Generally speaking, insider trading, an act that undermines the fairness of the market, is a matter that must not be left unattended from the viewpoint of the sound development of the entire securities market. In this respect, I believe that the parties concerned must reconfirm the need to maintain a sense of legal compliance and pay renewed attention to the importance of ensuring professional ethics.
I understand that the compilation of the report was commissioned to the third-party committee on NHK's own responsibility in order to prevent the recurrence of such incidents, and so I would like to refrain from commenting thereon. Generally speaking, it is quite obvious that the market surveillance authorities must deal with cases of insider trading in accordance with laws and regulations.

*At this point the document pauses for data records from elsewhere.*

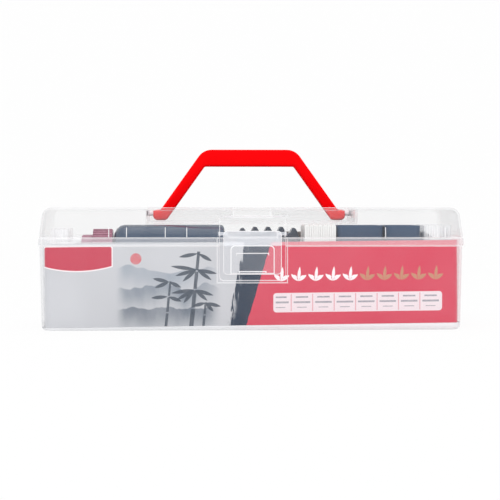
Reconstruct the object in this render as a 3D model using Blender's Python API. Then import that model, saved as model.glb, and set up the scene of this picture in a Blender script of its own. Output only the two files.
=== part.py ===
"""Calligraphy set box: a clear case with a hinged lid, a fold-down handle, a snap latch and its contents.

Metres, +Z up. X runs along the case, the front faces -Y, and the origin is the middle of the flat underside.
"""
import math

import bmesh
import bpy
from mathutils import Matrix, Vector

# Fits shared by every piece
FIT_GAP = 0.0003
OVERRUN = 0.004

# Base box, measured over its rim
CASE_LENGTH = 0.320
CASE_DEPTH = 0.112
CORNER_RADIUS = 0.010
BASE_HEIGHT = 0.069
BASE_WALL = 0.0018
BASE_DRAFT = 0.0015
BASE_BOTTOM_ROUND = 0.0035
RIM_HEIGHT = 0.006
RIM_PROUD = 0.001

# Lid
LID_HEIGHT = 0.0227
LID_WALL = 0.0016
LID_EDGE_INSET = 0.0004
LID_DRAFT = 0.0024
LID_TOP_ROUND = 0.007

# Rear hinges
HINGE_SPREAD = 0.190
KNUCKLE_RADIUS = 0.0024
KNUCKLE_LENGTH = 0.008
LID_KNUCKLE_LENGTH = 0.012
HINGE_PIN_RADIUS = 0.001
HINGE_WEB = 0.0022
HINGE_LEAF_RISE = 0.007

# Handle: a bail of straight runs, folding forward into its pocket
HANDLE_PIVOT_DROP = 0.0045
HANDLE_RISE = 0.0495
HANDLE_THICKNESS = 0.009
HANDLE_EDGE_ROUND = 0.0033
GRIP_HEIGHT = 0.0132
GRIP_TOP_HALF = 0.0358
GRIP_OUTER_RADIUS = 0.0125
GRIP_INNER_RADIUS = 0.002
LEG_WIDTH = 0.0105
FOOT_LEDGE = 0.0038
FOOT_RISE = 0.0028
FOOT_DROP = 0.0055
FOOT_RADIUS = 0.0036
HANDLE_STUB_RADIUS = 0.002
HANDLE_STUB_BITE = 0.0019

# Pocket for the folded handle, and the notch for the fingers that lift it
POCKET_LENGTH = 0.156
POCKET_END_GAP = 0.003
POCKET_FLOOR_GAP = 0.0009
POCKET_FRONT_GAP = 0.0015
POCKET_REAR_GAP = 0.0018
POCKET_SETBACK = 0.0013
PIVOT_BOSS_HALF = 0.0042
PIVOT_BOSS_WALL = 0.0026
NOTCH_WIDTH = 0.0274
NOTCH_DEPTH = 0.006

# Latch, hung on the lid and reaching down over the rim
LATCH_WIDTH = 0.0435
LATCH_THICKNESS = 0.0018
LATCH_PIVOT_RISE = 0.0033
LATCH_REACH = 0.0304
LATCH_PROUD = 0.0004
LATCH_SETBACK = 0.0038
LATCH_BARREL_RADIUS = 0.0022
LATCH_STUB_RADIUS = 0.0013
LATCH_STUB_BITE = 0.0011
LATCH_CORNER_RADIUS = 0.003
LATCH_PANEL_WIDTH = 0.0322
LATCH_PANEL_DROP = 0.0089
LATCH_PANEL_PROUD = 0.0006
LATCH_LIP_WIDTH = 0.020
LATCH_LIP_HEIGHT = 0.0014
LATCH_LIP_PROUD = 0.0018
RECESS_SIDE_GAP = 0.00275
RECESS_RISE = 0.0158
RECESS_FOOT_GAP = 0.0045
RECESS_FLOOR_GAP = 0.0004
BASE_RECESS_INSET = 0.003
CATCH_WIDTH = 0.024
CATCH_PROUD = 0.0007
CATCH_HEIGHT = 0.002
CATCH_DROP = 0.009
HOOK_HEIGHT = 0.0022

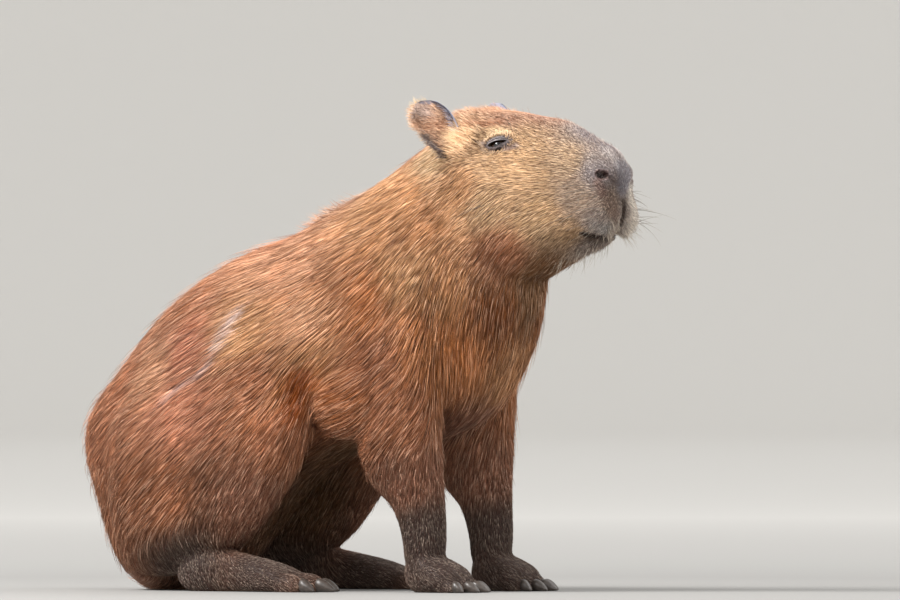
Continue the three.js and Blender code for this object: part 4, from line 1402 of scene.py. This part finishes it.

At a more fundamental level, it is essential that market players, including non-professional investors, maintain self-discipline and that market intermediaries and other parties involved in the transaction process improve internal rules and educate employees properly. In light of this incident, I hope that employees of all job description will enhance self-discipline in a manner befitting the characteristics of their duties.
I have another question about the Nomura Securities case. You mentioned the need to establish an effective internal control system. This, I suppose, implies that Nomura's internal control system was not effective. Prior to this incident, Nomura Securities had been involved in another insider trading case. I would like to ask you, as the top official of the regulatory body, to tell us how you think the management of Nomura Securities should take responsibility at this point.
As I told you earlier, I do not believe that I should comment on whether or not the FSA will take administrative action in future in relation to specific cases, when such actions will be taken or what actions these will be. As for our general view in regards to cases of insider trading, I have already shared this with you.